Understanding the PMP Exam Format

Before you can build an execution strategy, you must understand the terrain. The modern PMP exam consists of 180 questions that must be answered within 230 minutes. It is structured into three continuous sections of 60 questions each. Between these sections, candidates are offered two optional 10-minute breaks.

The questions themselves have evolved far beyond simple multiple-choice formats. You will encounter multiple responses (where you must select two or three correct options), matching exercises (drag-and-drop), and hotspot questions (clicking on a specific part of a graphic or chart).

Because the exam is heavily scenario-based, reading comprehension becomes a limiting factor. You are not just recalling facts; you are reading miniature case studies, interpreting the context (Predictive, Agile, or Hybrid), and determining the "best" or "next" action. This heavy cognitive load makes the management of your pace and physical energy paramount. If you treat the exam like a sprint, you will face total mental depletion by question 130.

The Night Before: Set Yourself Up for Success

Elite athletes do not run a marathon the night before the Olympic final; they taper their training to ensure peak physical readiness. Your brain requires the exact same treatment. The cornerstone of a successful PMP exam day strategy is acknowledging that last-minute cramming is operationally destructive. Cramming spikes cortisol levels and disrupts the REM sleep required for memory consolidation.

The evening before your exam should be dedicated strictly to logistical preparation and cognitive winding down. If you are testing at a physical center, lay out your government-issued ID, your confirmation printout, and the clothes you will wear (opt for layers, as testing center temperatures are notoriously unpredictable).
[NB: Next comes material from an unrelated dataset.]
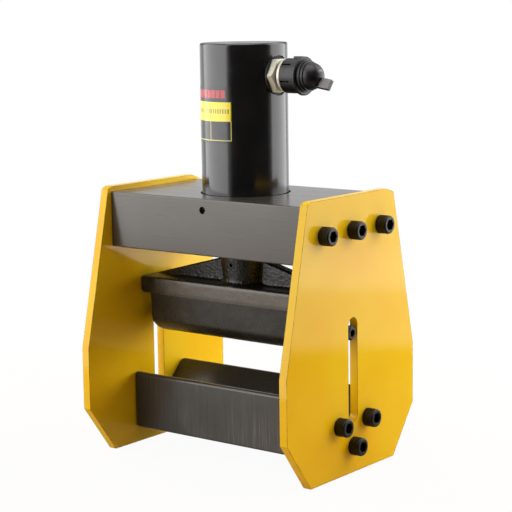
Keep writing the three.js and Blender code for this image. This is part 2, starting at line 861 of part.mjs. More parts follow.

If you are taking the online proctored exam, clean your workspace entirely. Remove dual monitors, clear all papers, and ensure your laptop is plugged directly into a power source and a hardwired internet connection if possible.

Focus on a clean, easily digestible dinner and enforce a strict screen-free period at least an hour before bed. If you feel compelled to study, limit yourself to a light review of your primary formula cheat sheet or a high-level scan of the Agile principles. Do not take any new mock exams. Your primary objective is to secure eight hours of uninterrupted sleep.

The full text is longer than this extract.